_Written task_
Copy exactly the lines from the one containing "for node in" through the one containing "obj.data.transform(world)", both included, and nothing else.

#### Data extract

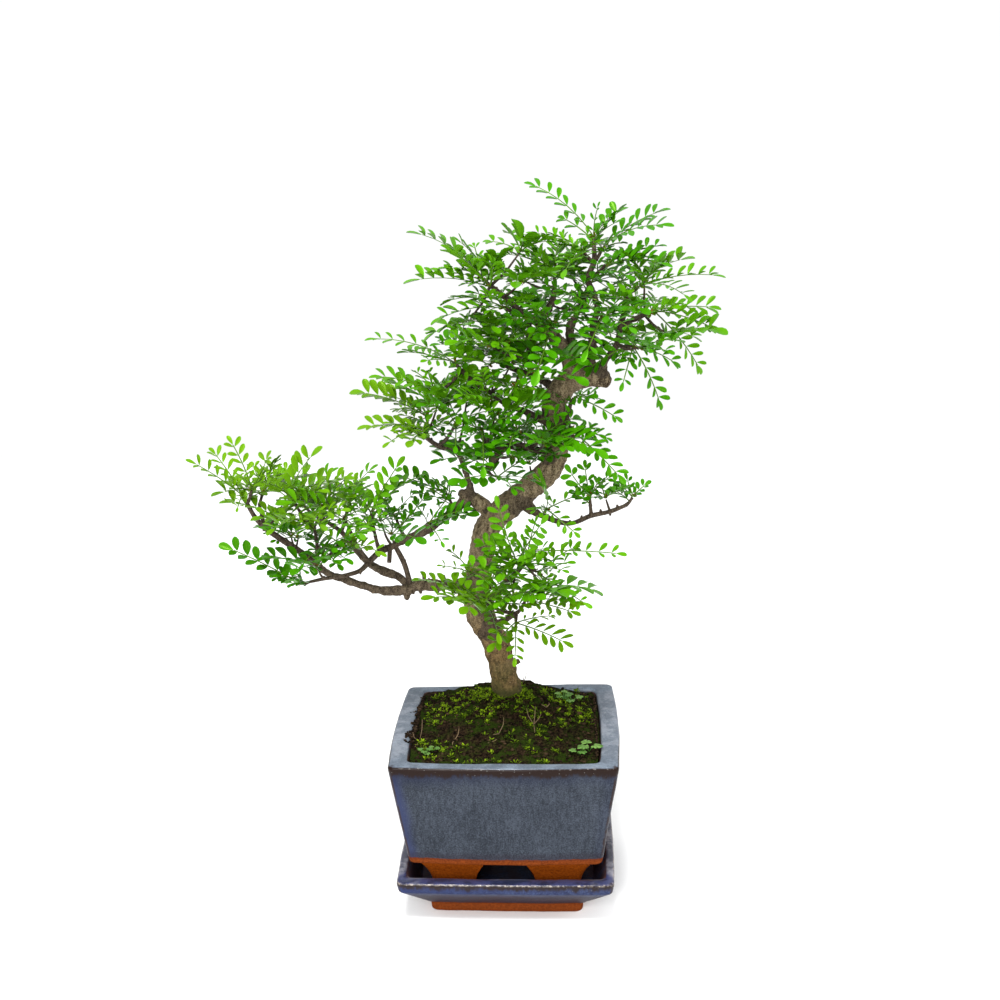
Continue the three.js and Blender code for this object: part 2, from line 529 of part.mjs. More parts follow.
// Tip of a leaf that fills in, spread to one side of the leaves that show best
function fillTip(bud, tips, number, serial) {
  const ahead = new THREE.Vector3();
  let reach = 0;
  tips.forEach((tip) => {
    const toward = new THREE.Vector3(...tip).sub(bud);
    reach += toward.length() / tips.length;
    ahead.add(toward.normalize());
  });
  ahead.normalize();
  const wide = 1.0 + 0.8 * Math.floor(number / 2) + 0.5 * draw(serial, 11);
  ahead.applyAxisAngle(new THREE.Vector3(0, 0, 1), number % 2 === 0 ? wide : -wide);
  ahead.z = ahead.z * 0.5 + 0.45 * draw(serial, 12);
  ahead.normalize();
  const length = THREE.MathUtils.clamp(reach * 0.8, 20, 32);
  return bud.clone().addScaledVector(ahead, length);
}

// The tries for one leaf: each later one swings its tip and its face a little further
function leafTry(bud, tip, tilt, serial, attempt) {
  const swing = new THREE.Vector3(
    draw(serial, attempt * 5 + 21) - 0.5,
    draw(serial, attempt * 5 + 22) - 0.5,
    draw(serial, attempt * 5 + 23) - 0.5,
  );
  const ahead = tip.clone().addScaledVector(swing, attempt * 5).sub(bud);
  const length = ahead.length();
  ahead.normalize();
  const arch = 0.04 + 0.08 * draw(serial, attempt * 5 + 24);
  const roll = (draw(serial, attempt * 5 + 25) - 0.5) * (0.8 + 0.3 * attempt);
  const up = new THREE.Vector3(Math.sin(roll), -tilt, Math.cos(roll));
  up.addScaledVector(ahead, -up.dot(ahead)).normalize();
  const across = new THREE.Vector3().crossVectors(up, ahead);
  return { bud, length, ahead, up, across, arch };
}

function overlaps(a, b) {
  const boxA = a.boundingBox();
  const boxB = b.boundingBox();
  for (let axis = 0; axis < 3; axis += 1) {
    const apart = boxA.min[axis] > boxB.max[axis] + SEAT || boxB.min[axis] > boxA.max[axis] + SEAT;
    if (apart) return false;
  }
  return a.minGap(b, SEAT) < SEAT / 3;
}

// Leaves of one spray: for each, the first try that crosses nothing built before it
function chooseLeaves(number, others) {
  const [, budPlace, tips, more, , tilt] = SPRAYS[number];
  const bud = new THREE.Vector3(...budPlace);
  const ends = tips.map((tip) => new THREE.Vector3(...tip));
  for (let extra = 0; extra < more; extra += 1) {
    ends.push(fillTip(bud, tips, extra, number * 10 + extra));
  }
  const leaves = [];
  const blades = [];
  ends.forEach((tip, slot) => {
    for (let attempt = 0; attempt < ATTEMPTS; attempt += 1) {
      const leaf = leafTry(bud, tip, tilt, number * 10 + slot, attempt);
      const whole = buildLeaf(leaf, 0);
      const blade = buildLeaf(leaf, LEAF_CLEAR);
      const narrow = leaves.some((other) => other.ahead.angleTo(leaf.ahead) < LEAST_ANGLE);
      const blocked = others.some((other) => overlaps(whole, other))
        || blades.some((other) => overlaps(blade, other));
      if (!narrow && !blocked) {
        leaves.push(leaf);
        blades.push(blade);
        return;
      }
    }
  });
  return leaves;
}

// Corner where the feet of two neighbouring leaves meet, on the twig's end
function footCorner(leaf, next) {
  const corner = leaf.across.clone().sub(next.across);
  const spread = Math.max(corner.length(), 1.3);
  return leaf.bud.clone().addScaledVector(corner, RIB_WIDTH / (spread * spread));
}

// A spray is one blade: its leaves are laid out flat round a hub, cut as a single outline, and
// each arm of it is then swung to where its leaf grows
function buildSpray(leaves) {
  const hubUp = new THREE.Vector3();
  leaves.forEach((leaf) => hubUp.add(leaf.up));
  hubUp.normalize();
  const zero = leaves[0].ahead.clone().addScaledVector(hubUp, -leaves[0].ahead.dot(hubUp));
  zero.normalize();
  const quarter = new THREE.Vector3().crossVectors(hubUp, zero);
  const bearing = (leaf) => {
    const angle = Math.atan2(leaf.ahead.dot(quarter), leaf.ahead.dot(zero));
    return angle < -1e-6 ? angle + 2 * Math.PI : angle;
  };
  const arms = [...leaves].sort((a, b) => bearing(a) - bearing(b));
  const last = arms.length - 1;
  const sectors = Math.max(arms.length, LEAST_SECTORS);
  const sector = 2 * Math.PI / sectors;
  const outline = [];
  const put = (arm, along, across) => {
    const point = new THREE.Vector2(along + LAYOUT_STEM, across);
    outline.push(point.rotateAround(new THREE.Vector2(0, 0), arm * sector));
  };
  arms.forEach((leaf, arm) => {
    const side = leafSide(leaf.length);
    side.forEach(([along, across]) => put(arm, along, -across));
    put(arm, leaf.length, 0);
    side.reverse().forEach(([along, across]) => put(arm, along, across));
    const between = arm < last ? (arm + 0.5) * sector : last * sector / 2 + Math.PI;
    outline.push(new THREE.Vector2(Math.cos(between), Math.sin(between)));
  });
  const shape = new THREE.Shape(outline);
  const blade = new THREE.ExtrudeGeometry(shape, { depth: BLADE_THICK, bevelEnabled: false });
  const position = blade.attributes.position;
  for (let i = 0; i < position.count; i += 1) {
    const x = position.getX(i);
    const y = position.getY(i);
    const rise = position.getZ(i) - BLADE_THICK / 2;
    const turn = (Math.atan2(y, x) / sector + sectors) % sectors;
    let place;
    if (Math.hypot(x, y) < LAYOUT_STEM / 2) {
      const arm = Math.min(Math.floor(turn), last);
      place = footCorner(arms[arm], arms[(arm + 1) % arms.length]).addScaledVector(hubUp, rise);
    } else {
      const arm = Math.round(turn) % sectors;
      const back = -arm * sector;
      const far = x * Math.cos(back) - y * Math.sin(back);
      const across = x * Math.sin(back) + y * Math.cos(back);
      place = leafPlace(arms[arm], far - LAYOUT_STEM, across, rise);
    }
    position.setXYZ(i, place.x, place.y, place.z);
  }
  return solidOf(blade);
}

// Assembly

const bonsai = new THREE.Group();
const pot = buildPot();
const tree = buildTree();
const soil = buildSoil();
bonsai.add(meshOf('saucer', buildSaucer(), SAUCER_GLAZE));
bonsai.add(meshOf('pot', pot, GLAZE));
bonsai.add(meshOf('drain_mesh_left', buildDrainMesh(-DRAIN_SPACING / 2), PLASTIC));
bonsai.add(meshOf('drain_mesh_right', buildDrainMesh(DRAIN_SPACING / 2), PLASTIC));
bonsai.add(meshOf('soil', soil, EARTH));
bonsai.add(meshOf('tree', tree, BARK));

const built = [pot, soil, tree];
SPRAYS.forEach(([limb, , , , young], number) => {
  const spray = buildSpray(chooseLeaves(number, built));
  built.push(spray);
  const green = new THREE.Color(0x1f6a12).lerp(new THREE.Color(0x8cc63a), young);
  const name = `spray_${String(number + 1).padStart(2, '0')}_${limb}`;
  bonsai.add(meshOf(name, spray, { color: green, roughness: 0.45, metalness: 0 }));
});

export default bonsai;
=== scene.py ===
# Japanese pepper bonsai in a glazed pot on its saucer. Metres, +Z up, the viewer at -Y.
import math

import bpy
import numpy as np
from mathutils import Matrix, Vector, noise
from mathutils.kdtree import KDTree


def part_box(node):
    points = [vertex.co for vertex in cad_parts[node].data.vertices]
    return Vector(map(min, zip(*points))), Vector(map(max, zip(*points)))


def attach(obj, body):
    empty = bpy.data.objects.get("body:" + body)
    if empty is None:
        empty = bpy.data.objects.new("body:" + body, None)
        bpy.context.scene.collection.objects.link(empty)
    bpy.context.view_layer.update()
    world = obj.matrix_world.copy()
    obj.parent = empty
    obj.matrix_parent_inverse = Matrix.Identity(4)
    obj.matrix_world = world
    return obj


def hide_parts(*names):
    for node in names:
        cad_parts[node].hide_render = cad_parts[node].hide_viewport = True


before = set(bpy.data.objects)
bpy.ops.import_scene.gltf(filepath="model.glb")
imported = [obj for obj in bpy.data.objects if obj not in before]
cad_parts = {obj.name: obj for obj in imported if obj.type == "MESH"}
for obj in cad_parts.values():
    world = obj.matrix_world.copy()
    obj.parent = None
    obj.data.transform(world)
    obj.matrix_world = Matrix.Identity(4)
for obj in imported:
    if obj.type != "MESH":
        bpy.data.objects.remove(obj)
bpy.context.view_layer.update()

# Studio. A sheet of white paper under the bonsai, a bright white room and three soft boxes,
# photographed from a little above the pot's rim.

mm = 0.001
scene = bpy.context.scene
scene.view_settings.view_transform = "Standard"

camera_place = Vector((42.46, -888.63, 520.11)) * mm
camera_turn = math.radians(2.8536)
camera_dip = math.radians(15.2028)
camera_roll = math.radians(-1.0295)
camera_data = bpy.data.cameras.new("camera")
camera_data.lens = 50.369
camera_data.sensor_width = 36
camera = bpy.data.objects.new("camera", camera_data)
camera.matrix_world = (
    Matrix.Translation(camera_place)
    @ Matrix.Rotation(camera_turn, 4, "Z")
    @ Matrix.Rotation(math.pi / 2 - camera_dip, 4, "X")
    @ Matrix.Rotation(camera_roll, 4, "Z")
)
scene.collection.objects.link(camera)
scene.camera = camera

room = bpy.data.worlds.new("white_room")
room.use_nodes = True
room_light = room.node_tree.nodes["Background"].inputs
room_light["Color"].default_value = (1, 1, 1, 1)
room_light["Strength"].default_value = 1.02
scene.world = room


def soft_box(name, place, target, size, power):
    """A square light that faces its target."""
    data = bpy.data.lights.new(name, "AREA")
    data.shape = "SQUARE"
    data.size = size
    data.energy = power
    light = bpy.data.objects.new(name, data)
    light.location = place
    light.rotation_euler = (Vector(target) - Vector(place)).to_track_quat("-Z", "Y").to_euler()
    scene.collection.objects.link(light)


soft_box("soft_box_above", place=(-0.14, -0.75, 1.72), target=(0, 0, 0.25), size=0.38, power=27)
soft_box("soft_box_right", place=(1.4, -0.6, 1.0), target=(0, 0, 0.3), size=0.5, power=8)
soft_box("soft_box_front", place=(-0.5, -2.1, 1.1), target=(0, 0, 0.3), size=1.2, power=44)

paper_half = 1.3
paper_corners = [(x * paper_half, y * paper_half, 0) for x, y in ((-1, -1), (1, -1), (1, 1), (-1, 1))]
paper_mesh = bpy.data.meshes.new("paper")
paper_mesh.from_pydata(paper_corners, [], [(0, 1, 2, 3)])
paper = bpy.data.objects.new("paper", paper_mesh)
scene.collection.objects.link(paper)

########

_Answer below_
    for node in names:
        cad_parts[node].hide_render = cad_parts[node].hide_viewport = True


before = set(bpy.data.objects)
bpy.ops.import_scene.gltf(filepath="model.glb")
imported = [obj for obj in bpy.data.objects if obj not in before]
cad_parts = {obj.name: obj for obj in imported if obj.type == "MESH"}
for obj in cad_parts.values():
    world = obj.matrix_world.copy()
    obj.parent = None
    obj.data.transform(world)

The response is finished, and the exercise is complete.